In Eastern Europe, the package solidifies Ukraine’s trajectory toward deeper integration with European economic and governance structures. It may accelerate reform commitments tied to EU conditionality, particularly in areas such as anti‑corruption, judicial independence, and public administration.

Russia is likely to respond rhetorically by denouncing the EU as a direct party to the conflict and may adopt counter‑measures, including additional countersanctions, restrictions on EU-linked assets, or steps to further reorient its trade toward non‑Western partners. However, its capacity to alter the EU’s policy course remains limited.

Globally, the EU’s decision interacts with other donors’ policies, particularly those of the United States, UK, Japan, and international financial institutions. The predictability of EU funding may encourage multilateral lenders and private investors to maintain or cautiously expand their engagement with Ukraine, albeit with continued high risk premiums.

## Outlook & Way Forward

In the near term, attention will shift to the formal legal adoption of the package via the written procedure and to the publication of official texts detailing loan conditionality and the composition of the sanctions list. Analysts will scrutinize whether the sanctions reach into new sectors or mainly deepen existing restrictions.

Over the medium term, effective implementation will be decisive. Monitoring will focus on the pace of disbursement to Ukraine, Kyiv’s adherence to agreed reforms, and the transparency of fund use. Any scandals or misuse could fuel opposition within some EU states and complicate future tranches.
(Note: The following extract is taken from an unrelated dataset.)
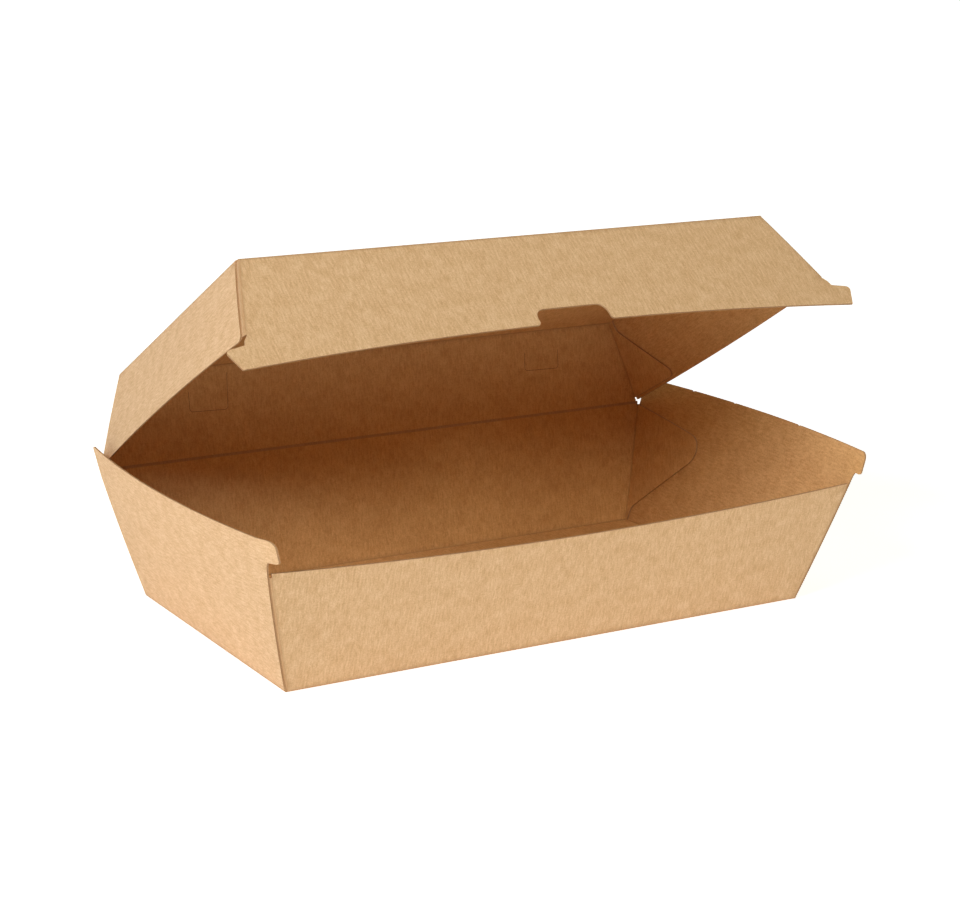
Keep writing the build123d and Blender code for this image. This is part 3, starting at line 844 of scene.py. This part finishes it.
def addStudio():
    scene = bpy.context.scene
    mesh = bpy.data.meshes.new("floor")
    under = -studio["floorGap"]
    mesh.from_pydata([(-30, -30, under), (30, -30, under), (30, 30, under), (-30, 30, under)], [], [(0, 1, 2, 3)])
    material, tree = newMaterial("paleStudioFloor")
    rays = addNode(tree, "ShaderNodeLightPath").outputs
    seen = addNode(tree, "ShaderNodeMath", {"operation": "MAXIMUM"}, i0=rays["Is Camera Ray"], i1=rays["Is Glossy Ray"]).outputs[0]
    where = addNode(tree, "ShaderNodeTexCoord").outputs["Object"]
    away = addNode(tree, "ShaderNodeVectorMath", {"operation": "LENGTH"}, Vector=where).outputs["Value"]
    shown = addNode(tree, "ShaderNodeMapRange", Value=away, From_Min=0.4, From_Max=1.5, To_Min=studio["floorSeen"],
                    To_Max=studio["floorFar"]).outputs[0]
    seen = addNode(tree, "ShaderNodeMapRange", Value=seen, To_Min=studio["floorGlow"], To_Max=shown).outputs[0]
    paint = addNode(tree, "ShaderNodeBsdfDiffuse", Color=fromHex(studio["floor"])).outputs[0]
    glow = addNode(tree, "ShaderNodeEmission", Strength=seen).outputs[0]
    both = addNode(tree, "ShaderNodeAddShader", i0=paint, i1=glow).outputs[0]
    addNode(tree, "ShaderNodeOutputMaterial", Surface=both)
    mesh.materials.append(material)
    floor = bpy.data.objects.new("floor", mesh)
    scene.collection.objects.link(floor)

    world = bpy.data.worlds.new("softStudio")
    scene.world = world
    world.use_nodes = True
    tree = world.node_tree
    tree.nodes.clear()
    rays = addNode(tree, "ShaderNodeLightPath").outputs
    seen = addNode(tree, "ShaderNodeMath", {"operation": "MAXIMUM"}, i0=rays["Is Camera Ray"], i1=rays["Is Glossy Ray"]).outputs[0]
    seen = addNode(tree, "ShaderNodeMath", {"operation": "MAXIMUM"}, i0=seen, i1=rays["Is Transmission Ray"]).outputs[0]
    white = addNode(tree, "ShaderNodeBackground", Color=(1, 1, 1, 1), Strength=1.0).outputs[0]
    soft = addNode(tree, "ShaderNodeBackground", Color=(1, 1, 1, 1), Strength=studio["world"]).outputs[0]
    mixed = addNode(tree, "ShaderNodeMixShader", i0=seen, i1=soft, i2=white).outputs[0]
    addNode(tree, "ShaderNodeOutputWorld", Surface=mixed)

    aim = Vector((0, 0, 0.06))
    for name in ("key", "front", "top"):
        lamp = studio[name]
        light = bpy.data.lights.new(name + "Light", "AREA")
        light.shape, light.size, light.energy, light.color = "DISK", lamp["size"], lamp["power"], lamp["colour"]
        holder = bpy.data.objects.new(name + "Light", light)
        holder.location = lamp["place"]
        holder.rotation_euler = (aim - Vector(lamp["place"])).to_track_quat("-Z", "Y").to_euler()
        scene.collection.objects.link(holder)

    camera = bpy.data.objects.new("camera", bpy.data.cameras.new("camera"))
    camera.location = Vector(view["place"]) * mm
    camera.rotation_euler = [radians(a) for a in view["turn"]]
    camera.data.lens, camera.data.sensor_width = view["lens"], view["sensor"]
    camera.data.clip_end = 100
    scene.collection.objects.link(camera)
    scene.camera = camera
    scene.view_settings.view_transform = "Standard"


addStudio()
print("studio made")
Strategically, the EU’s commitment sets a benchmark for sustained support that Moscow must now factor into its war planning. It reduces the likelihood that Ukraine will be forced to make rapid concessions due to economic exhaustion, thereby potentially prolonging the conflict but also strengthening Kyiv’s resilience. Observers should watch for follow‑on moves, such as increased EU involvement in defense industrial support for Ukraine, and for any signs of sanctions fatigue or circumvention that might dilute the intended pressure on Russia’s economy.